When I arrived with the anchoress’s supper the next afternoon she was waiting with her face pressed nearly through the center of the arrow cross—she looked like one of the angel-faced gargoyles that flanked the main doors of Dog Snogging, except they always seemed to be weeping and she was grinning. “So, didn’t go to confession today, did you?”
I shuddered. “No, mum, I worked in the scriptorium most of the day.”
“Pocket, I think I would prefer you not call me mum, if it’s not too much to ask. Given the new level of our friendship it seems—oh, I don’t know—unsavory.”
“Yes, m—uh—mistress.”
“Mistress I can work with. Now, pass me my supper and see if you can fit your face in the opening the way that I have.”
Thalia’s cheekbones were wedged in the arrow loop, which was little wider than my hand.
“Doesn’t that hurt?” I’d been finding abrasions on my arms and various bits all day from our adventure the night before.
“It’s not the flaying of St. Bart, but, yes, it stings a bit. You can’t confess what we did, or what we do, love? You know that, right?”
“Then am I going to have to go to hell?”
“Well—” She pulled back, rolled her eyes as if searching the ceiling for an answer. “—not alone. Give us our supper, lad, and get your face in the loop, I have something to teach you.”

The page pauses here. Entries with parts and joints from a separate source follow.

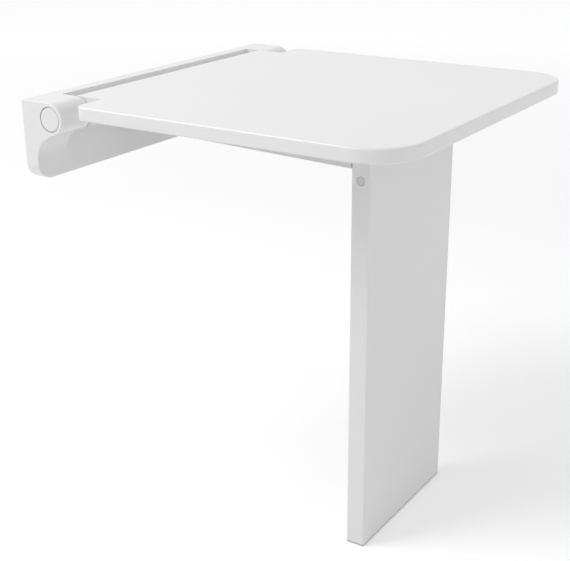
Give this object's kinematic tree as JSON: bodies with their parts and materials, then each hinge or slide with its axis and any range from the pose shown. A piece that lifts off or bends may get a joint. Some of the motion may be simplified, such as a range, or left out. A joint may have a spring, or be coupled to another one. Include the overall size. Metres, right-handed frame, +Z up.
{
  "type": "fold-up shower seat",
  "caption": "Wall-mounted shower seat: flat board with rounded corners on a hinged wall bracket, with one broad flat leg that folds in as the seat is lifted.",
  "frame": {"origin": "centre of the wall-fixing hole pattern, on the wall's face", "axes": "+Y into the wall, square to it; +Z up; +X along the wall, to the right when facing the wall"},
  "size_m": [0.438, 0.4505, 0.5],
  "materials": {
    "white_bracket": "cast aluminium with a smooth white powder coat, satin",
    "white_cap": "white moulded plastic, satin",
    "white_board": "white moulded plastic, satin",
    "white_leg": "extruded aluminium with a white powder coat, satin",
    "white_frame": "folded steel with a white powder coat, satin",
    "steel": "stainless steel",
    "alloy": "turned aluminium",
    "bush_plastic": "natural acetal",
    "foot_plastic": "grey moulded plastic",
    "rubber": "dark grey rubber, matt",
    "sole_rubber": "dark grey rubber, matt",
    "brass": "plain brass"
  },
  "bodies": {
    "bracket": {"wall_bracket": "white_bracket", "fixing_plate": "steel", "bracket_lock_screws": "steel", "hinge_cap_left": "white_cap", "hinge_cap_right": "white_cap", "knuckle_bush_left": "bush_plastic", "knuckle_bush_right": "bush_plastic", "stop_buffers": "rubber"},
    "seat": {"seat_board": "white_board", "under_frame": "white_frame", "cross_member": "white_frame", "hinge_tube": "steel", "hinge_plug_left": "alloy", "hinge_plug_right": "alloy", "hinge_pin_left": "steel", "hinge_pin_right": "steel", "spring_washers_left": "steel", "spring_washers_right": "steel", "tube_lock_screws": "steel", "frame_screws": "steel", "board_inserts": "brass", "fold_buffers": "rubber", "lug_bush_left": "bush_plastic", "lug_bush_right": "bush_plastic"},
    "leg": {"leg_panel": "white_leg", "leg_pin_left": "steel", "leg_pin_right": "steel", "pin_clips": "steel", "leg_top_cap": "white_cap"},
    "foot": {"foot_insert": "foot_plastic", "foot_pad": "sole_rubber", "foot_clamp_screws": "steel", "clamp_inserts": "brass"}
  },
  "joints": [
    {"name": "seat_fold", "type": "hinge", "parent": "bracket", "child": "seat", "pos_m": [0, -0.039, 0.0265], "axis": [-1, 0, 0], "range_deg": [0, 90]},
    {"name": "leg_fold", "type": "hinge", "parent": "seat", "child": "leg", "pos_m": [0, -0.3476, -0.024], "axis": [1, 0, 0], "range_deg": [0, 90]},
    {"name": "foot_height", "type": "slide", "parent": "leg", "child": "foot", "axis": [0, 0, -1], "range_m": [0, 0.02]}
  ],
  "couplings": [
    {"joint": "leg_fold", "follows": "seat_fold", "ratio": 1}
  ]
}
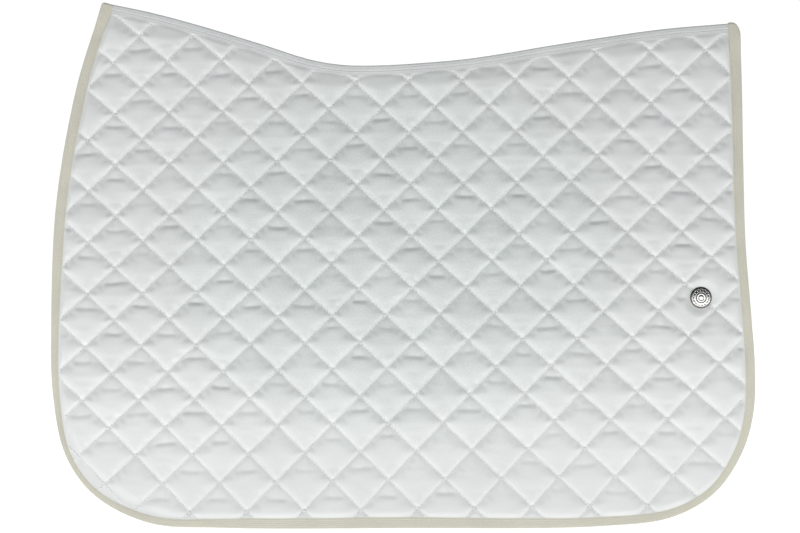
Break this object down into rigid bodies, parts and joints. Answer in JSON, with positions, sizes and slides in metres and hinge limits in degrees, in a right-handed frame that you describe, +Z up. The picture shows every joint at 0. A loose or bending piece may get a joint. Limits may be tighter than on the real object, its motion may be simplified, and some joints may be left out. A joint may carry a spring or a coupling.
{
  "type": "saddle pad",
  "caption": "Diamond-quilted saddle pad folded closed along its contoured taped spine, with webbing-bound flaps that open over a back and a metal button on the near side.",
  "frame": {"origin": "lowest point of the spine's top edge, on the middle plane of the fold", "axes": "+X along the spine from the withers to the rear, +Y towards the off side, +Z up, with the flaps hanging down"},
  "size_m": [0.6561, 0.0189, 0.489],
  "materials": {
    "cotton": "matte",
    "lining": "matte",
    "wadding": "matte",
    "tape": "matte",
    "webbing": "matte",
    "thread": "matte",
    "webbing_thread": "matte",
    "nickel": "polished"
  },
  "bodies": {
    "spine": {"near_cover_upper": "cotton", "near_batting_upper": "wadding", "near_lining_upper": "lining", "off_cover_upper": "cotton", "off_batting_upper": "wadding", "off_lining_upper": "lining", "withers_binding": "webbing", "rear_binding": "webbing", "spine_tape": "tape", "spine_under_tape": "tape", "spine_lining_tape": "tape", "spine_near_stitching": "thread", "spine_off_stitching": "thread"},
    "near_flap": {"near_cover": "cotton", "near_batting": "wadding", "near_lining": "lining", "near_binding": "webbing", "near_binding_stitching": "webbing_thread", "button_cap": "nickel", "button_centre": "nickel", "button_nail": "nickel"},
    "off_flap": {"off_cover": "cotton", "off_batting": "wadding", "off_lining": "lining", "off_binding": "webbing", "off_binding_stitching": "webbing_thread"}
  },
  "joints": [
    {"name": "near_fold", "type": "hinge", "parent": "spine", "child": "near_flap", "pos_m": [0, -0.0086, -0.015], "axis": [-1, 0, 0], "range_deg": [0, 80]},
    {"name": "off_fold", "type": "hinge", "parent": "spine", "child": "off_flap", "pos_m": [0, 0.0086, -0.015], "axis": [1, 0, 0], "range_deg": [0, 80]}
  ]
}
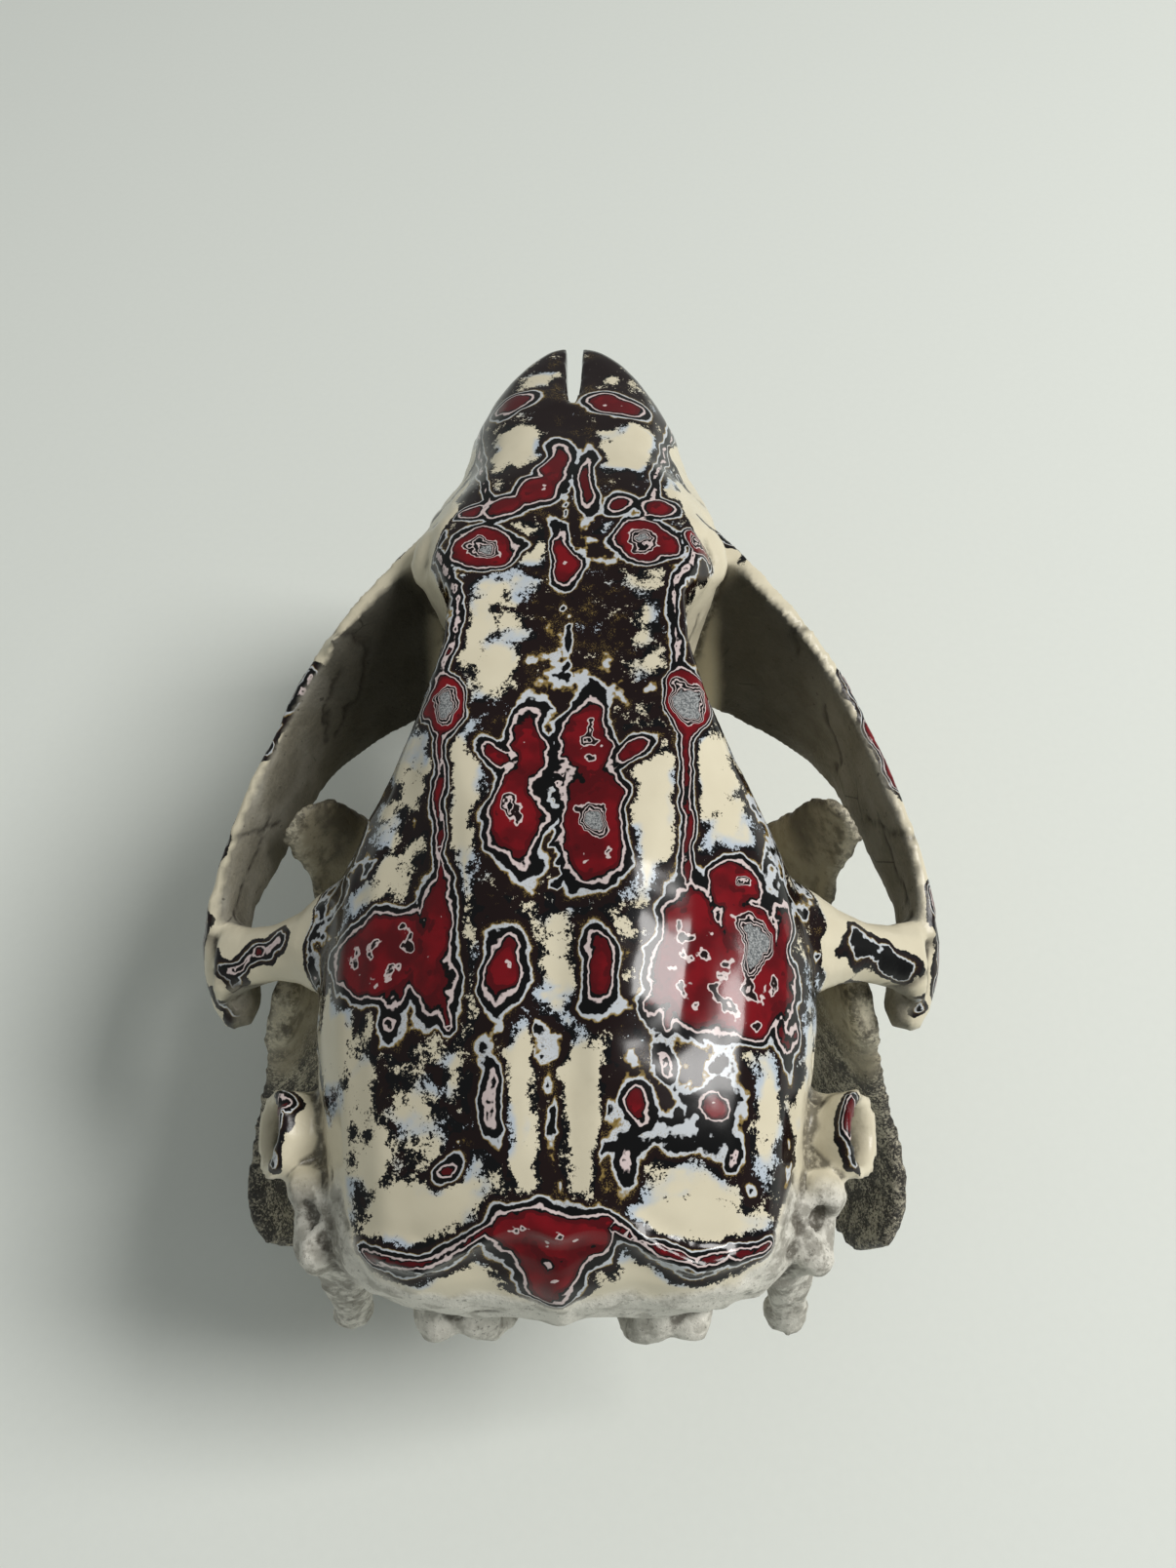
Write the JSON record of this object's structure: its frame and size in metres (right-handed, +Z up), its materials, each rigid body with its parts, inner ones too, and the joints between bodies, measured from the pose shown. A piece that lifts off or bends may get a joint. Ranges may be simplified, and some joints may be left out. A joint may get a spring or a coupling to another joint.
{
  "type": "beaver skull",
  "caption": "Beaver skull on its closed lower jaw, with gnawing teeth, wide cheek arches and a polished layered-lacquer vault with topographic bands.",
  "frame": {"origin": "middle of the bounding box's underside, on the table under the jaw", "axes": "+Y towards the nose, +X the skull's right side, +Z up from the table"},
  "size_m": [0.0906, 0.1304, 0.0807],
  "materials": {
    "lacquered_bone": "glossy layered lacquer over bone",
    "raw_jaw_bone": "rough dark speckled bone",
    "incisor_enamel": "smooth orange enamel",
    "cheek_tooth": "satin ivory"
  },
  "bodies": {
    "root": {"cranium": "lacquered_bone", "mandible_right": "raw_jaw_bone", "upper_incisor_right": "incisor_enamel", "upper_premolar_right": "cheek_tooth", "upper_molar_1_right": "cheek_tooth", "upper_molar_2_right": "cheek_tooth", "upper_molar_3_right": "cheek_tooth", "lower_incisor_right": "incisor_enamel", "lower_premolar_right": "cheek_tooth", "lower_molar_1_right": "cheek_tooth", "lower_molar_2_right": "cheek_tooth", "lower_molar_3_right": "cheek_tooth", "mandible_left": "raw_jaw_bone", "upper_incisor_left": "incisor_enamel", "upper_premolar_left": "cheek_tooth", "upper_molar_1_left": "cheek_tooth", "upper_molar_2_left": "cheek_tooth", "upper_molar_3_left": "cheek_tooth", "lower_incisor_left": "incisor_enamel", "lower_premolar_left": "cheek_tooth", "lower_molar_1_left": "cheek_tooth", "lower_molar_2_left": "cheek_tooth", "lower_molar_3_left": "cheek_tooth"}
  },
  "joints": []
}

And so it went for weeks and months. I went from being a mediocre acrobat to a talented contortionist, and Thalia seemed to regain some of the life that I had thought sure she’d lost. She was not holy in the sense that the priests and nuns taught, but she was full of spirit and a different kind of reverence. More concerned with this life, this moment, than an eternity beyond the reach of the cross in the wall. I adored her, and I wanted her to be out of the chamber, in the world, with me, and I began to plan her escape. But I was but a boy, and she was bloody barking, so it was not meant to be.
“I’ve stolen a chisel from a mason who passed by on his way to work on the minster at York. It will take some time, but if you work on a single stone, you might escape in summer.”
“You are my escape, Pocket. The only escape I can ever allow myself.”